Fowke's work started to gain public attention notably with Clio and Strephon (1720), published anonymously and reprinted several times under various titles up to 1732. Clio was Fowke's "literary" name for herself while Strephon was the poet and journalist William Bond. The book was an exchange of letters in verse and prose, popular enough to be republished twice in Fowke's lifetime. The first edition in 1720 was called The Epistles of Clio and Strephon, being a collection of letters that passed between an English Lady, and an English Gentleman in France, who took an Affection to each other, by reading accidentally one another's Occasional Compositions both in Prose and Verse. The third edition in 1732 was published with some literary criticism and commentary by John Porter.

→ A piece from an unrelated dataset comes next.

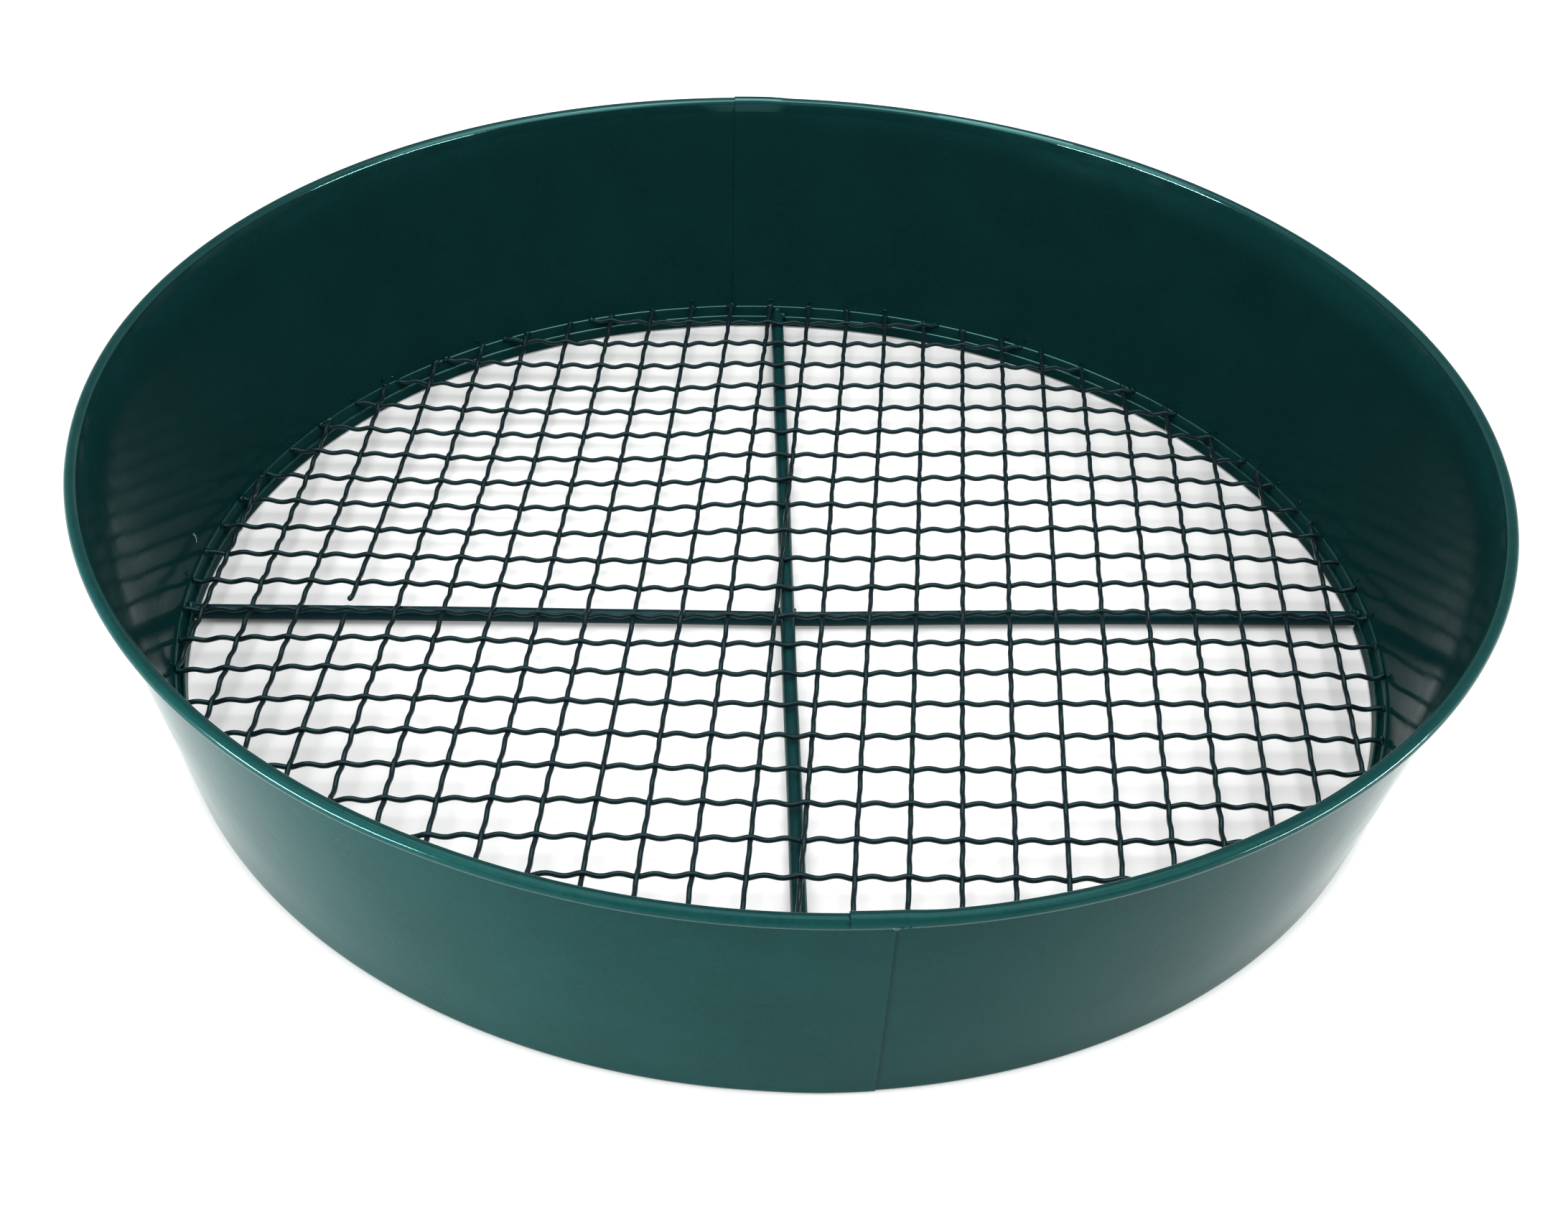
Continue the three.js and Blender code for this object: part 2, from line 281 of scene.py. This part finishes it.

Other poetry appeared in the monthly Delights for the Ingenious (1711), Anthony Hammond's New Miscellany (1720), Richard Savage's compilation, Miscellaneous Poems and Translations (1726), and in the Barbados Gazette.

Fowke's poetry sometimes expresses frustration with the conventional expectations of a woman in 18th-century society. She did not wish to be limited to a domestic role, and was serious about her literary work and her concern for woman and man to be equals in a marriage of true minds.

Within her circle of literary acquaintances Fowke had various important friendships, notably with Aaron Hill. Her correspondence with him was published after her death as Clio: or, a secret history of the life and amours of the late celebrated Mrs. S-n---m. Written by herself, in a letter to Hillarius. Another of her friends, the poet and painter John Dyer, painted her portrait and expressed devotion to her in two poems written from Wales that appeared, along with her verses in reply, in the Richard Savage miscellany of 1726.

Because of her association with fellow writers as an equal, her former friend and fellow-writer Eliza Haywood attacked Fowke in a scandalous account of her relationships, which affected her reputation badly. Her autobiographical work Clio, published in 1752, has a preface dated 1723 and probably circulated in manuscript.